Print each line of the listing once more, precisely as given.
--- Begin PROVIDED ENTRIES ---
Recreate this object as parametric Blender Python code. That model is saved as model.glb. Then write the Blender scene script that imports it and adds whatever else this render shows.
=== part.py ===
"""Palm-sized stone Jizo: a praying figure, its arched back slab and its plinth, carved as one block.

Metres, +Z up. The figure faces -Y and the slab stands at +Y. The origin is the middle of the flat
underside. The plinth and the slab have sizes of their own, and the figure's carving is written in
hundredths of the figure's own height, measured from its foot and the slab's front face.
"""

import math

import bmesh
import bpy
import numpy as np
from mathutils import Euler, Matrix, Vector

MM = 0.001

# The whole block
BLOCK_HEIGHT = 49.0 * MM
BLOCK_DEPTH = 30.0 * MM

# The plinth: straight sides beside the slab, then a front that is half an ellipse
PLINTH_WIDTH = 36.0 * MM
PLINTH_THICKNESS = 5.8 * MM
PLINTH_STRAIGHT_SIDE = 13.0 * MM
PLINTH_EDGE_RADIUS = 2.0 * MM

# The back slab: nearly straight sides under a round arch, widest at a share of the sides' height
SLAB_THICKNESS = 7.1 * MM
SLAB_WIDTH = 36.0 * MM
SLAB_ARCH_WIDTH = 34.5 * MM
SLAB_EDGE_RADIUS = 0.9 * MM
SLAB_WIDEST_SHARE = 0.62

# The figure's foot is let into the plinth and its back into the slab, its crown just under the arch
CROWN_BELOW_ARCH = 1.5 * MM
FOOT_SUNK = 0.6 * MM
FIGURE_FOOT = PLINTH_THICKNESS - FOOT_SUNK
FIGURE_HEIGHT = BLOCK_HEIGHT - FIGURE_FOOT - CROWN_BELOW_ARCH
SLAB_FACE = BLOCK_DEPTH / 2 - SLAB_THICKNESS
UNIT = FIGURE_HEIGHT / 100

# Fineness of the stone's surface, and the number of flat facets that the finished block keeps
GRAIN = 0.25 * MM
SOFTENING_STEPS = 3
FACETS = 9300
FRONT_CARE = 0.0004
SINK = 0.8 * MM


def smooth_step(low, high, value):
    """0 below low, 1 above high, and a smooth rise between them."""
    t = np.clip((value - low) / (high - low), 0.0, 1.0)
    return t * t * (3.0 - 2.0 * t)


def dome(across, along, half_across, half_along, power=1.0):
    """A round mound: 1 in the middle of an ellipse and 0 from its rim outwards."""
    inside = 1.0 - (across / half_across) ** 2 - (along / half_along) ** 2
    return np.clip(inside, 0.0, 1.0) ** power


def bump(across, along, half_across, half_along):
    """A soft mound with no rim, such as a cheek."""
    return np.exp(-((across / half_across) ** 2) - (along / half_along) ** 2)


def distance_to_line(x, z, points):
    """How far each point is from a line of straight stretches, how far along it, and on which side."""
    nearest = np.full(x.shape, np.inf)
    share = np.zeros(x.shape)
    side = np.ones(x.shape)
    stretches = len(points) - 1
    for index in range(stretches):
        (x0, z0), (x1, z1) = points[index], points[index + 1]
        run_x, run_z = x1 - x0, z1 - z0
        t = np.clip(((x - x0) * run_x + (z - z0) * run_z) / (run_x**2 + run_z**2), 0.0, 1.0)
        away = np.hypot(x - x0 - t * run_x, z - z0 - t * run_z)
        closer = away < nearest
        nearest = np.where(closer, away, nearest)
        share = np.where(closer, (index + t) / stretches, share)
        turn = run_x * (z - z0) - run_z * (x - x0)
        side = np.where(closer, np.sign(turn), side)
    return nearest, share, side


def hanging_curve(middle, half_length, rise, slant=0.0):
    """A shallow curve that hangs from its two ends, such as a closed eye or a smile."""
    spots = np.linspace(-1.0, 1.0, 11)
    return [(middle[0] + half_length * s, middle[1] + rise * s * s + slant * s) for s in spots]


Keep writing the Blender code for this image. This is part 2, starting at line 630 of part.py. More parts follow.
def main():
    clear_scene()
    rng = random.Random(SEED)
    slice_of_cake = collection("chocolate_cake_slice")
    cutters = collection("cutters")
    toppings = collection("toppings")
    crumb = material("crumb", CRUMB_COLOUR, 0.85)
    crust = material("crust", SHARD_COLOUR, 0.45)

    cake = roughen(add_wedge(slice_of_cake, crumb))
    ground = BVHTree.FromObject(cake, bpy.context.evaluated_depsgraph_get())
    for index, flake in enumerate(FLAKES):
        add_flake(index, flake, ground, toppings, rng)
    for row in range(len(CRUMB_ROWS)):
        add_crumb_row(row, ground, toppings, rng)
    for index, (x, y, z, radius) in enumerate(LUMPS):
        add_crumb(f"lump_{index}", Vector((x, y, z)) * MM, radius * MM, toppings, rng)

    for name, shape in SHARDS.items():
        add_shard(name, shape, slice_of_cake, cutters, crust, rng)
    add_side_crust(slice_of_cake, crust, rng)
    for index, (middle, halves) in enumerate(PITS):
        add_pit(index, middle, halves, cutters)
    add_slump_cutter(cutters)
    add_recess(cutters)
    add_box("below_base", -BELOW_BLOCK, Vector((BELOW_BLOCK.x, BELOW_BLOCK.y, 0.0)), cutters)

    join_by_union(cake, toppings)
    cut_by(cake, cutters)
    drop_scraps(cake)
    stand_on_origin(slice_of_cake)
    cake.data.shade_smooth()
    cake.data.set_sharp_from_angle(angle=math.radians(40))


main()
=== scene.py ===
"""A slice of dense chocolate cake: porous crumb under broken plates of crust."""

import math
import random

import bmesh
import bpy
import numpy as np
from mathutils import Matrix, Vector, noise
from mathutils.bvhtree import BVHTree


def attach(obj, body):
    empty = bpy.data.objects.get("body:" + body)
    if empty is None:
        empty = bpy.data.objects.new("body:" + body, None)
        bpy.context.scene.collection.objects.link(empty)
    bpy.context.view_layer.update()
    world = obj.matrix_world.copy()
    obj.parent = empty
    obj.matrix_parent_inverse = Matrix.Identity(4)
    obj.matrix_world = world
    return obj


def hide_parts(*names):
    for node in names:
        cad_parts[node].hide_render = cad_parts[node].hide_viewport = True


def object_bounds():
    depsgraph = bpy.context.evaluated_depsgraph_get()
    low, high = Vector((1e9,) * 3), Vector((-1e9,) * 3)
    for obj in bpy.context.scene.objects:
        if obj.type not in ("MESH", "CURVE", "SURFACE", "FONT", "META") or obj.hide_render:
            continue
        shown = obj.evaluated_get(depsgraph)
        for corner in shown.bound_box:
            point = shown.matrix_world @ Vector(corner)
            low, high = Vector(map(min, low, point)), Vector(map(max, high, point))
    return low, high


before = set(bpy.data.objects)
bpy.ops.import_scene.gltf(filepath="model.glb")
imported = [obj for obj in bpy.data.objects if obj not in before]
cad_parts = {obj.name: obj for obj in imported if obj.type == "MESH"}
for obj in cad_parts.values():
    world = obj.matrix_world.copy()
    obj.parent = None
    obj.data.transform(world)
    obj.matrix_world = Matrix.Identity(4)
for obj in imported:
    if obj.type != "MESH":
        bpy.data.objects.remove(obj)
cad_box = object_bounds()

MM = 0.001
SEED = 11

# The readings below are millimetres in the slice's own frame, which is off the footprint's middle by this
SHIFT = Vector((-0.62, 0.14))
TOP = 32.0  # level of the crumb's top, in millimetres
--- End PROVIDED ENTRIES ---
COMPLETED TASK
Recreate this object as parametric Blender Python code. That model is saved as model.glb. Then write the Blender scene script that imports it and adds whatever else this render shows.
=== part.py ===
"""Palm-sized stone Jizo: a praying figure, its arched back slab and its plinth, carved as one block.

Metres, +Z up. The figure faces -Y and the slab stands at +Y. The origin is the middle of the flat
underside. The plinth and the slab have sizes of their own, and the figure's carving is written in
hundredths of the figure's own height, measured from its foot and the slab's front face.
"""

import math

import bmesh
import bpy
import numpy as np
from mathutils import Euler, Matrix, Vector

MM = 0.001

# The whole block
BLOCK_HEIGHT = 49.0 * MM
BLOCK_DEPTH = 30.0 * MM

# The plinth: straight sides beside the slab, then a front that is half an ellipse
PLINTH_WIDTH = 36.0 * MM
PLINTH_THICKNESS = 5.8 * MM
PLINTH_STRAIGHT_SIDE = 13.0 * MM
PLINTH_EDGE_RADIUS = 2.0 * MM

# The back slab: nearly straight sides under a round arch, widest at a share of the sides' height
SLAB_THICKNESS = 7.1 * MM
SLAB_WIDTH = 36.0 * MM
SLAB_ARCH_WIDTH = 34.5 * MM
SLAB_EDGE_RADIUS = 0.9 * MM
SLAB_WIDEST_SHARE = 0.62

# The figure's foot is let into the plinth and its back into the slab, its crown just under the arch
CROWN_BELOW_ARCH = 1.5 * MM
FOOT_SUNK = 0.6 * MM
FIGURE_FOOT = PLINTH_THICKNESS - FOOT_SUNK
FIGURE_HEIGHT = BLOCK_HEIGHT - FIGURE_FOOT - CROWN_BELOW_ARCH
SLAB_FACE = BLOCK_DEPTH / 2 - SLAB_THICKNESS
UNIT = FIGURE_HEIGHT / 100

# Fineness of the stone's surface, and the number of flat facets that the finished block keeps
GRAIN = 0.25 * MM
SOFTENING_STEPS = 3
FACETS = 9300
FRONT_CARE = 0.0004
SINK = 0.8 * MM


def smooth_step(low, high, value):
    """0 below low, 1 above high, and a smooth rise between them."""
    t = np.clip((value - low) / (high - low), 0.0, 1.0)
    return t * t * (3.0 - 2.0 * t)


def dome(across, along, half_across, half_along, power=1.0):
    """A round mound: 1 in the middle of an ellipse and 0 from its rim outwards."""
    inside = 1.0 - (across / half_across) ** 2 - (along / half_along) ** 2
    return np.clip(inside, 0.0, 1.0) ** power


def bump(across, along, half_across, half_along):
    """A soft mound with no rim, such as a cheek."""
    return np.exp(-((across / half_across) ** 2) - (along / half_along) ** 2)


def distance_to_line(x, z, points):
    """How far each point is from a line of straight stretches, how far along it, and on which side."""
    nearest = np.full(x.shape, np.inf)
    share = np.zeros(x.shape)
    side = np.ones(x.shape)
    stretches = len(points) - 1
    for index in range(stretches):
        (x0, z0), (x1, z1) = points[index], points[index + 1]
        run_x, run_z = x1 - x0, z1 - z0
        t = np.clip(((x - x0) * run_x + (z - z0) * run_z) / (run_x**2 + run_z**2), 0.0, 1.0)
        away = np.hypot(x - x0 - t * run_x, z - z0 - t * run_z)
        closer = away < nearest
        nearest = np.where(closer, away, nearest)
        share = np.where(closer, (index + t) / stretches, share)
        turn = run_x * (z - z0) - run_z * (x - x0)
        side = np.where(closer, np.sign(turn), side)
    return nearest, share, side


def hanging_curve(middle, half_length, rise, slant=0.0):
    """A shallow curve that hangs from its two ends, such as a closed eye or a smile."""
    spots = np.linspace(-1.0, 1.0, 11)
    return [(middle[0] + half_length * s, middle[1] + rise * s * s + slant * s) for s in spots]


Keep writing the Blender code for this image. This is part 2, starting at line 630 of part.py. More parts follow.
def main():
    clear_scene()
    rng = random.Random(SEED)
    slice_of_cake = collection("chocolate_cake_slice")
    cutters = collection("cutters")
    toppings = collection("toppings")
    crumb = material("crumb", CRUMB_COLOUR, 0.85)
    crust = material("crust", SHARD_COLOUR, 0.45)

    cake = roughen(add_wedge(slice_of_cake, crumb))
    ground = BVHTree.FromObject(cake, bpy.context.evaluated_depsgraph_get())
    for index, flake in enumerate(FLAKES):
        add_flake(index, flake, ground, toppings, rng)
    for row in range(len(CRUMB_ROWS)):
        add_crumb_row(row, ground, toppings, rng)
    for index, (x, y, z, radius) in enumerate(LUMPS):
        add_crumb(f"lump_{index}", Vector((x, y, z)) * MM, radius * MM, toppings, rng)

    for name, shape in SHARDS.items():
        add_shard(name, shape, slice_of_cake, cutters, crust, rng)
    add_side_crust(slice_of_cake, crust, rng)
    for index, (middle, halves) in enumerate(PITS):
        add_pit(index, middle, halves, cutters)
    add_slump_cutter(cutters)
    add_recess(cutters)
    add_box("below_base", -BELOW_BLOCK, Vector((BELOW_BLOCK.x, BELOW_BLOCK.y, 0.0)), cutters)

    join_by_union(cake, toppings)
    cut_by(cake, cutters)
    drop_scraps(cake)
    stand_on_origin(slice_of_cake)
    cake.data.shade_smooth()
    cake.data.set_sharp_from_angle(angle=math.radians(40))


main()
=== scene.py ===
"""A slice of dense chocolate cake: porous crumb under broken plates of crust."""

import math
import random

import bmesh
import bpy
import numpy as np
from mathutils import Matrix, Vector, noise
from mathutils.bvhtree import BVHTree


def attach(obj, body):
    empty = bpy.data.objects.get("body:" + body)
    if empty is None:
        empty = bpy.data.objects.new("body:" + body, None)
        bpy.context.scene.collection.objects.link(empty)
    bpy.context.view_layer.update()
    world = obj.matrix_world.copy()
    obj.parent = empty
    obj.matrix_parent_inverse = Matrix.Identity(4)
    obj.matrix_world = world
    return obj


def hide_parts(*names):
    for node in names:
        cad_parts[node].hide_render = cad_parts[node].hide_viewport = True


def object_bounds():
    depsgraph = bpy.context.evaluated_depsgraph_get()
    low, high = Vector((1e9,) * 3), Vector((-1e9,) * 3)
    for obj in bpy.context.scene.objects:
        if obj.type not in ("MESH", "CURVE", "SURFACE", "FONT", "META") or obj.hide_render:
            continue
        shown = obj.evaluated_get(depsgraph)
        for corner in shown.bound_box:
            point = shown.matrix_world @ Vector(corner)
            low, high = Vector(map(min, low, point)), Vector(map(max, high, point))
    return low, high


before = set(bpy.data.objects)
bpy.ops.import_scene.gltf(filepath="model.glb")
imported = [obj for obj in bpy.data.objects if obj not in before]
cad_parts = {obj.name: obj for obj in imported if obj.type == "MESH"}
for obj in cad_parts.values():
    world = obj.matrix_world.copy()
    obj.parent = None
    obj.data.transform(world)
    obj.matrix_world = Matrix.Identity(4)
for obj in imported:
    if obj.type != "MESH":
        bpy.data.objects.remove(obj)
cad_box = object_bounds()

MM = 0.001
SEED = 11

# The readings below are millimetres in the slice's own frame, which is off the footprint's middle by this
SHIFT = Vector((-0.62, 0.14))
TOP = 32.0  # level of the crumb's top, in millimetres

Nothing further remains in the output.